• _The problem_:
Every line below is to be quoted exactly, with nothing added or dropped.

• _Data section_:
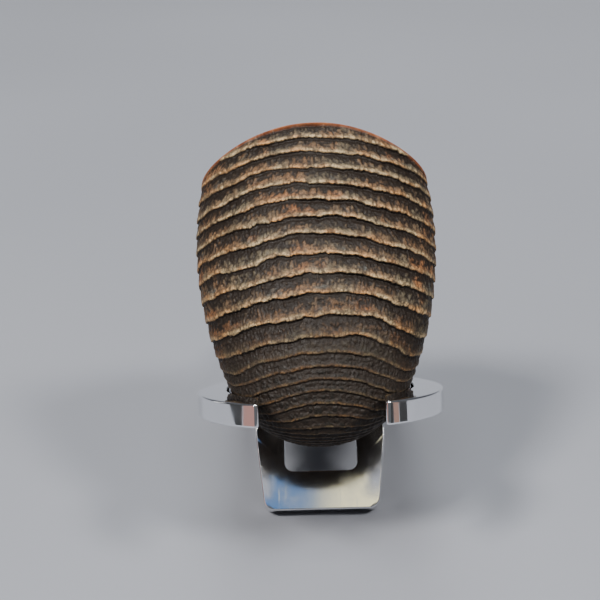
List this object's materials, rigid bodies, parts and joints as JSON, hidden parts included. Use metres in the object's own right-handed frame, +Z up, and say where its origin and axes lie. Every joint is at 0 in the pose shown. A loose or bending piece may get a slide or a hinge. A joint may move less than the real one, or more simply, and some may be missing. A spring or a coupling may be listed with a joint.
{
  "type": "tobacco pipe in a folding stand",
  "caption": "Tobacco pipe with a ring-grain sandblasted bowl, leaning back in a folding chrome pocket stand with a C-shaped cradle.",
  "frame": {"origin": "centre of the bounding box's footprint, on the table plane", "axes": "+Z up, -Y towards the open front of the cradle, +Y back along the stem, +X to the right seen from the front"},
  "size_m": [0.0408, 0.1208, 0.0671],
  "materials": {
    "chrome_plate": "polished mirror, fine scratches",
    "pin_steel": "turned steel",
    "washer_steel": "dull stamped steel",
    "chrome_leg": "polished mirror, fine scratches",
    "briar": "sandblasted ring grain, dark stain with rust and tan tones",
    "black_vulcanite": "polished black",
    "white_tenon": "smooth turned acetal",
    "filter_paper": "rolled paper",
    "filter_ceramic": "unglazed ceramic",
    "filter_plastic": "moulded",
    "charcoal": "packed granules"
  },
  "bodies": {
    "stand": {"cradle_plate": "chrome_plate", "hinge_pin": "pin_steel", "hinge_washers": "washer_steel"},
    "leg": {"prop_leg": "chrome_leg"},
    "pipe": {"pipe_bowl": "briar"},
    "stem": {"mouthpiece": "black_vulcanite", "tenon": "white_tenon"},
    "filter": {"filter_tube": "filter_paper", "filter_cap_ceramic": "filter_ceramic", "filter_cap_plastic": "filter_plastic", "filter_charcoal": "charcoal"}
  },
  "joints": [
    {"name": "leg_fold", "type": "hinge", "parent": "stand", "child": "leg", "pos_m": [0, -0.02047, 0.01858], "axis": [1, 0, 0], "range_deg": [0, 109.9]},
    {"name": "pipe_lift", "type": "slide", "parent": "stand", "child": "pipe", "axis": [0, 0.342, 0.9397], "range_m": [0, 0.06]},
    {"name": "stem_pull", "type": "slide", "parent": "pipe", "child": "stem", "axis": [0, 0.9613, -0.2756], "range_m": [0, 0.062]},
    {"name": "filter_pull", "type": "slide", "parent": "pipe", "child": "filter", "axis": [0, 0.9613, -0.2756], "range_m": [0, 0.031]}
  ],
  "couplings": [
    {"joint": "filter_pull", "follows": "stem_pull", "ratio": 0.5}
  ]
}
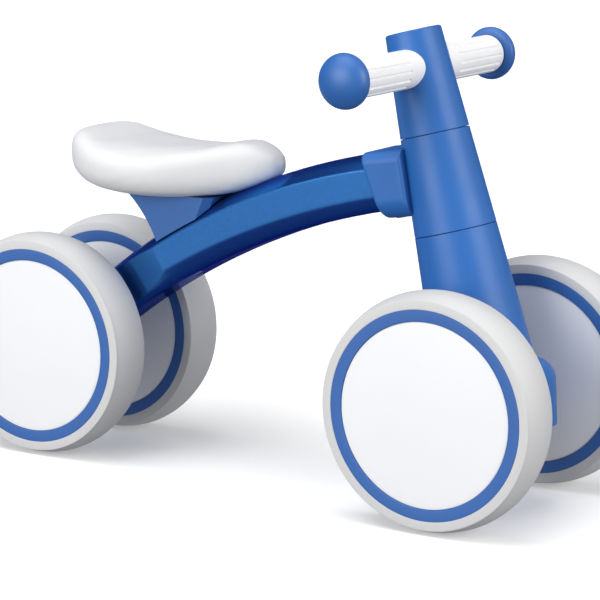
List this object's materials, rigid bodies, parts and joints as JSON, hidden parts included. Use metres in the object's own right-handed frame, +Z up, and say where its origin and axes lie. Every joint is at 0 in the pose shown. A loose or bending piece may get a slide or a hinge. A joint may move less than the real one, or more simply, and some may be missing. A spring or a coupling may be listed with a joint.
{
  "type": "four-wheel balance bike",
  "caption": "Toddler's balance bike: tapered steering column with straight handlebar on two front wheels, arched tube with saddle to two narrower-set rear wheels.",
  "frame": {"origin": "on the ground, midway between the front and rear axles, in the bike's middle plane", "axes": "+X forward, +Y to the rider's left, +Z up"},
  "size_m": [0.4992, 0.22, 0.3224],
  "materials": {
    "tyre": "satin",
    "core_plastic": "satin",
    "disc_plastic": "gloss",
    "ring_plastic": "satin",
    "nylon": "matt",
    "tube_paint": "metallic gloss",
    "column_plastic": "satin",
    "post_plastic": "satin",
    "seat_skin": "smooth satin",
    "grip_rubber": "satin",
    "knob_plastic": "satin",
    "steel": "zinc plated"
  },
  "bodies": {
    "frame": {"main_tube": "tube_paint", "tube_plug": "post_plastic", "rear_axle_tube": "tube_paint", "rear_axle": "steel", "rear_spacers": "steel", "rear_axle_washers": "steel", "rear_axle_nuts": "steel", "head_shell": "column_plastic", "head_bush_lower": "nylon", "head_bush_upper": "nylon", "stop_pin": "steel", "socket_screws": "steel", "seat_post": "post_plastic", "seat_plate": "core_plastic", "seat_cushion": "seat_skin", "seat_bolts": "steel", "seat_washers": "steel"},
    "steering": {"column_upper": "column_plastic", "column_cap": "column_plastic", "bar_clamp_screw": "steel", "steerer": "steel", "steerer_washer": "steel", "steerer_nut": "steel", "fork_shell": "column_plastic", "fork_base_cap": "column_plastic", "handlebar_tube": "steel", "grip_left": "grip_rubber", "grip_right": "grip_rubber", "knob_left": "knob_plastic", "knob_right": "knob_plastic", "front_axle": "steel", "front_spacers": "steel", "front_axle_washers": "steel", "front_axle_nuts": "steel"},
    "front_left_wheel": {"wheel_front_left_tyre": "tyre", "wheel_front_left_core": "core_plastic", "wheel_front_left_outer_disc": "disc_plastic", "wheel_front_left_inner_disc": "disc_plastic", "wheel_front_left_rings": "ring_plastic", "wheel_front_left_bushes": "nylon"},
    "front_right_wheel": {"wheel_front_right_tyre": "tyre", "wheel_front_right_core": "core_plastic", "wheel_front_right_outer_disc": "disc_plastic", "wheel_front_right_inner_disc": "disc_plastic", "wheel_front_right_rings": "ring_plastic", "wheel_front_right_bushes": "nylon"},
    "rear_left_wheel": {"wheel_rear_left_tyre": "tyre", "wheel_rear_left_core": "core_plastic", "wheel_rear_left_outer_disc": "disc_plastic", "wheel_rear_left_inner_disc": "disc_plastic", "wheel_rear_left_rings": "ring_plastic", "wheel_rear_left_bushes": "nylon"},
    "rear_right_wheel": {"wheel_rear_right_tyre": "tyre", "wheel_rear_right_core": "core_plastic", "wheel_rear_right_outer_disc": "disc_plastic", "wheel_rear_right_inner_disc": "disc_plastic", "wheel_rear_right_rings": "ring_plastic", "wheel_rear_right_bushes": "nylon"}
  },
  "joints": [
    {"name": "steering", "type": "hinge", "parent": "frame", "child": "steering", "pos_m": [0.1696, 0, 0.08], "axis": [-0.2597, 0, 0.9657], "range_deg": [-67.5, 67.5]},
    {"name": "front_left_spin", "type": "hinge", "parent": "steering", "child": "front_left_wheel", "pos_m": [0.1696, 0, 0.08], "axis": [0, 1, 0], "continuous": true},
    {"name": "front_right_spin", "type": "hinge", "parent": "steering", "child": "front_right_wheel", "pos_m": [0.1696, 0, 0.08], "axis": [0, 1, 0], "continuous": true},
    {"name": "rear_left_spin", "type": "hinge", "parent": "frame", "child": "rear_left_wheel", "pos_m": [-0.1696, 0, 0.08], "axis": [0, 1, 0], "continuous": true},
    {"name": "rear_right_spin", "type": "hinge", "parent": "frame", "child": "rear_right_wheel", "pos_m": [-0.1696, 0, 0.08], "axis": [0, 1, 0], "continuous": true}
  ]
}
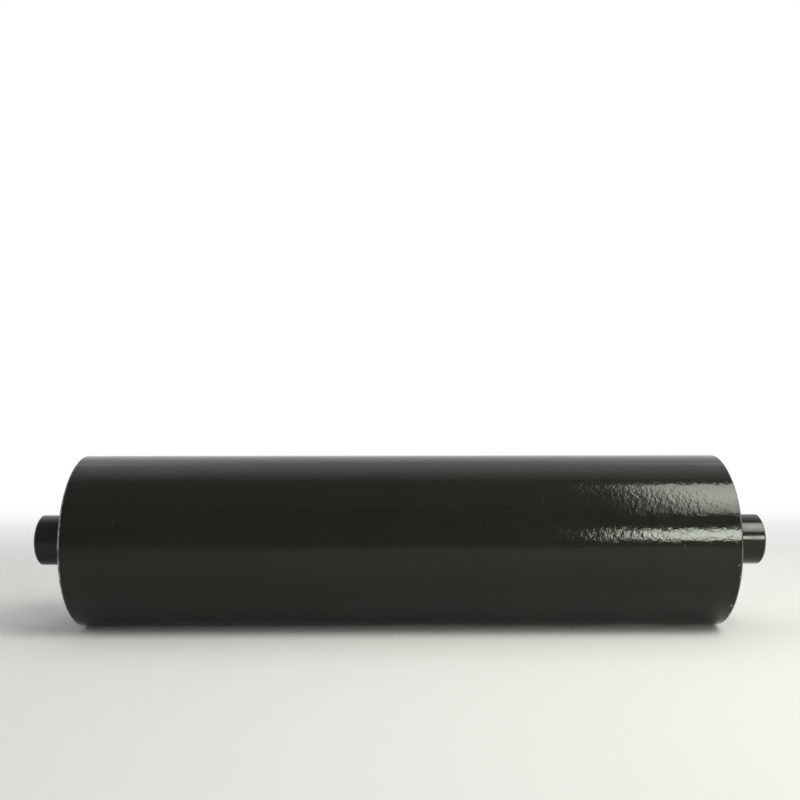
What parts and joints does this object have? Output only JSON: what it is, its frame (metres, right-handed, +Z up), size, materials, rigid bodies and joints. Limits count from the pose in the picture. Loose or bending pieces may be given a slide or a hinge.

• _Answer to this problem_:
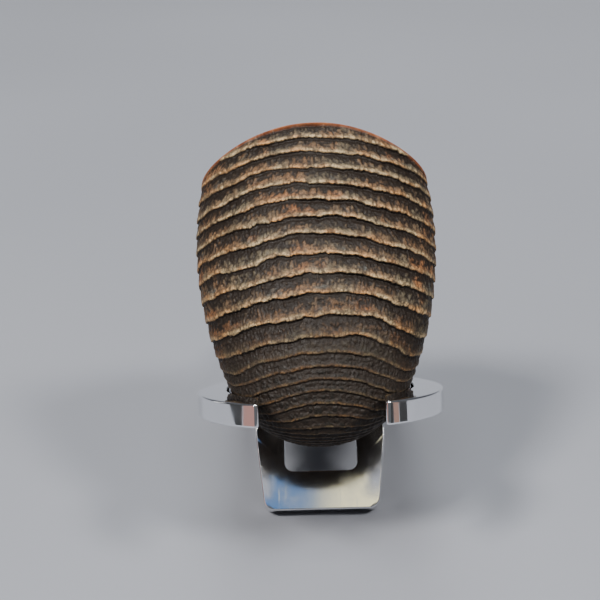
List this object's materials, rigid bodies, parts and joints as JSON, hidden parts included. Use metres in the object's own right-handed frame, +Z up, and say where its origin and axes lie. Every joint is at 0 in the pose shown. A loose or bending piece may get a slide or a hinge. A joint may move less than the real one, or more simply, and some may be missing. A spring or a coupling may be listed with a joint.
{
  "type": "tobacco pipe in a folding stand",
  "caption": "Tobacco pipe with a ring-grain sandblasted bowl, leaning back in a folding chrome pocket stand with a C-shaped cradle.",
  "frame": {"origin": "centre of the bounding box's footprint, on the table plane", "axes": "+Z up, -Y towards the open front of the cradle, +Y back along the stem, +X to the right seen from the front"},
  "size_m": [0.0408, 0.1208, 0.0671],
  "materials": {
    "chrome_plate": "polished mirror, fine scratches",
    "pin_steel": "turned steel",
    "washer_steel": "dull stamped steel",
    "chrome_leg": "polished mirror, fine scratches",
    "briar": "sandblasted ring grain, dark stain with rust and tan tones",
    "black_vulcanite": "polished black",
    "white_tenon": "smooth turned acetal",
    "filter_paper": "rolled paper",
    "filter_ceramic": "unglazed ceramic",
    "filter_plastic": "moulded",
    "charcoal": "packed granules"
  },
  "bodies": {
    "stand": {"cradle_plate": "chrome_plate", "hinge_pin": "pin_steel", "hinge_washers": "washer_steel"},
    "leg": {"prop_leg": "chrome_leg"},
    "pipe": {"pipe_bowl": "briar"},
    "stem": {"mouthpiece": "black_vulcanite", "tenon": "white_tenon"},
    "filter": {"filter_tube": "filter_paper", "filter_cap_ceramic": "filter_ceramic", "filter_cap_plastic": "filter_plastic", "filter_charcoal": "charcoal"}
  },
  "joints": [
    {"name": "leg_fold", "type": "hinge", "parent": "stand", "child": "leg", "pos_m": [0, -0.02047, 0.01858], "axis": [1, 0, 0], "range_deg": [0, 109.9]},
    {"name": "pipe_lift", "type": "slide", "parent": "stand", "child": "pipe", "axis": [0, 0.342, 0.9397], "range_m": [0, 0.06]},
    {"name": "stem_pull", "type": "slide", "parent": "pipe", "child": "stem", "axis": [0, 0.9613, -0.2756], "range_m": [0, 0.062]},
    {"name": "filter_pull", "type": "slide", "parent": "pipe", "child": "filter", "axis": [0, 0.9613, -0.2756], "range_m": [0, 0.031]}
  ],
  "couplings": [
    {"joint": "filter_pull", "follows": "stem_pull", "ratio": 0.5}
  ]
}
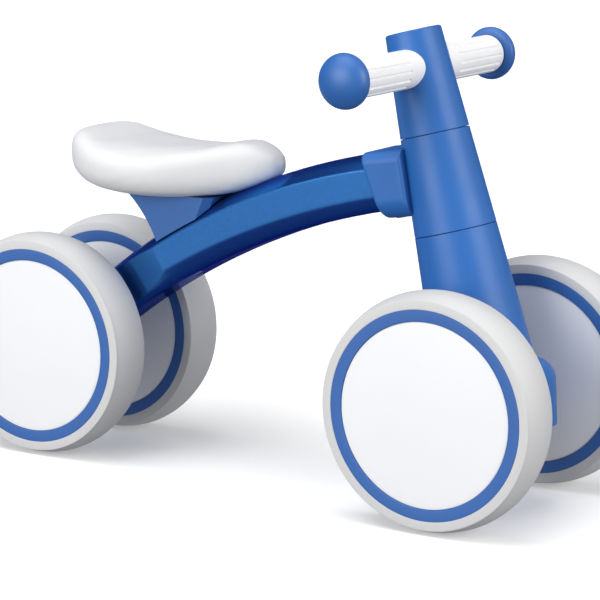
List this object's materials, rigid bodies, parts and joints as JSON, hidden parts included. Use metres in the object's own right-handed frame, +Z up, and say where its origin and axes lie. Every joint is at 0 in the pose shown. A loose or bending piece may get a slide or a hinge. A joint may move less than the real one, or more simply, and some may be missing. A spring or a coupling may be listed with a joint.
{
  "type": "four-wheel balance bike",
  "caption": "Toddler's balance bike: tapered steering column with straight handlebar on two front wheels, arched tube with saddle to two narrower-set rear wheels.",
  "frame": {"origin": "on the ground, midway between the front and rear axles, in the bike's middle plane", "axes": "+X forward, +Y to the rider's left, +Z up"},
  "size_m": [0.4992, 0.22, 0.3224],
  "materials": {
    "tyre": "satin",
    "core_plastic": "satin",
    "disc_plastic": "gloss",
    "ring_plastic": "satin",
    "nylon": "matt",
    "tube_paint": "metallic gloss",
    "column_plastic": "satin",
    "post_plastic": "satin",
    "seat_skin": "smooth satin",
    "grip_rubber": "satin",
    "knob_plastic": "satin",
    "steel": "zinc plated"
  },
  "bodies": {
    "frame": {"main_tube": "tube_paint", "tube_plug": "post_plastic", "rear_axle_tube": "tube_paint", "rear_axle": "steel", "rear_spacers": "steel", "rear_axle_washers": "steel", "rear_axle_nuts": "steel", "head_shell": "column_plastic", "head_bush_lower": "nylon", "head_bush_upper": "nylon", "stop_pin": "steel", "socket_screws": "steel", "seat_post": "post_plastic", "seat_plate": "core_plastic", "seat_cushion": "seat_skin", "seat_bolts": "steel", "seat_washers": "steel"},
    "steering": {"column_upper": "column_plastic", "column_cap": "column_plastic", "bar_clamp_screw": "steel", "steerer": "steel", "steerer_washer": "steel", "steerer_nut": "steel", "fork_shell": "column_plastic", "fork_base_cap": "column_plastic", "handlebar_tube": "steel", "grip_left": "grip_rubber", "grip_right": "grip_rubber", "knob_left": "knob_plastic", "knob_right": "knob_plastic", "front_axle": "steel", "front_spacers": "steel", "front_axle_washers": "steel", "front_axle_nuts": "steel"},
    "front_left_wheel": {"wheel_front_left_tyre": "tyre", "wheel_front_left_core": "core_plastic", "wheel_front_left_outer_disc": "disc_plastic", "wheel_front_left_inner_disc": "disc_plastic", "wheel_front_left_rings": "ring_plastic", "wheel_front_left_bushes": "nylon"},
    "front_right_wheel": {"wheel_front_right_tyre": "tyre", "wheel_front_right_core": "core_plastic", "wheel_front_right_outer_disc": "disc_plastic", "wheel_front_right_inner_disc": "disc_plastic", "wheel_front_right_rings": "ring_plastic", "wheel_front_right_bushes": "nylon"},
    "rear_left_wheel": {"wheel_rear_left_tyre": "tyre", "wheel_rear_left_core": "core_plastic", "wheel_rear_left_outer_disc": "disc_plastic", "wheel_rear_left_inner_disc": "disc_plastic", "wheel_rear_left_rings": "ring_plastic", "wheel_rear_left_bushes": "nylon"},
    "rear_right_wheel": {"wheel_rear_right_tyre": "tyre", "wheel_rear_right_core": "core_plastic", "wheel_rear_right_outer_disc": "disc_plastic", "wheel_rear_right_inner_disc": "disc_plastic", "wheel_rear_right_rings": "ring_plastic", "wheel_rear_right_bushes": "nylon"}
  },
  "joints": [
    {"name": "steering", "type": "hinge", "parent": "frame", "child": "steering", "pos_m": [0.1696, 0, 0.08], "axis": [-0.2597, 0, 0.9657], "range_deg": [-67.5, 67.5]},
    {"name": "front_left_spin", "type": "hinge", "parent": "steering", "child": "front_left_wheel", "pos_m": [0.1696, 0, 0.08], "axis": [0, 1, 0], "continuous": true},
    {"name": "front_right_spin", "type": "hinge", "parent": "steering", "child": "front_right_wheel", "pos_m": [0.1696, 0, 0.08], "axis": [0, 1, 0], "continuous": true},
    {"name": "rear_left_spin", "type": "hinge", "parent": "frame", "child": "rear_left_wheel", "pos_m": [-0.1696, 0, 0.08], "axis": [0, 1, 0], "continuous": true},
    {"name": "rear_right_spin", "type": "hinge", "parent": "frame", "child": "rear_right_wheel", "pos_m": [-0.1696, 0, 0.08], "axis": [0, 1, 0], "continuous": true}
  ]
}
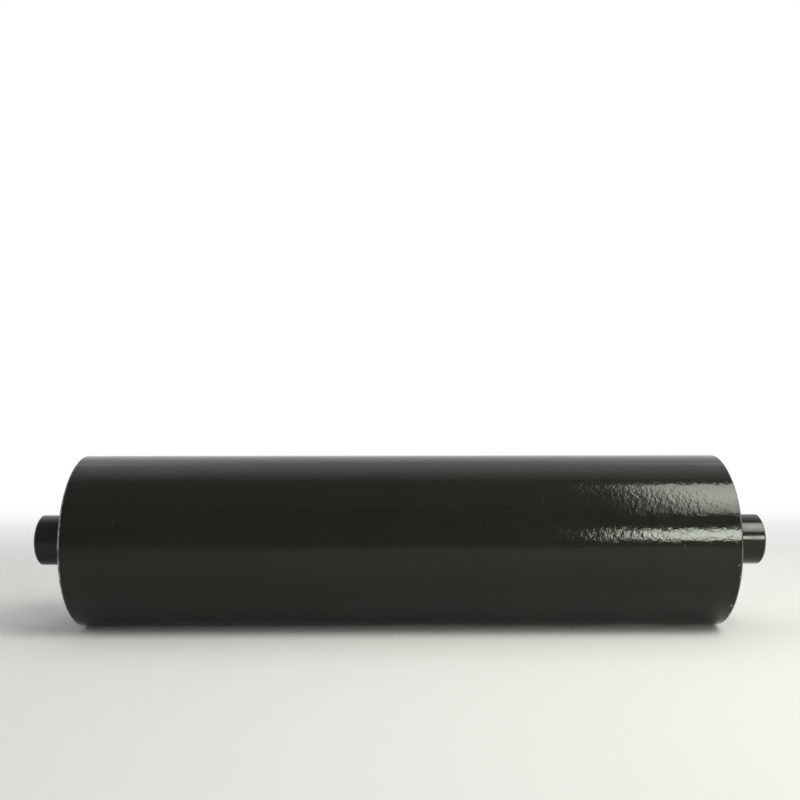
What parts and joints does this object have? Output only JSON: what it is, its frame (metres, right-handed, +Z up), size, materials, rigid bodies and joints. Limits count from the pose in the picture. Loose or bending pieces may be given a slide or a hinge.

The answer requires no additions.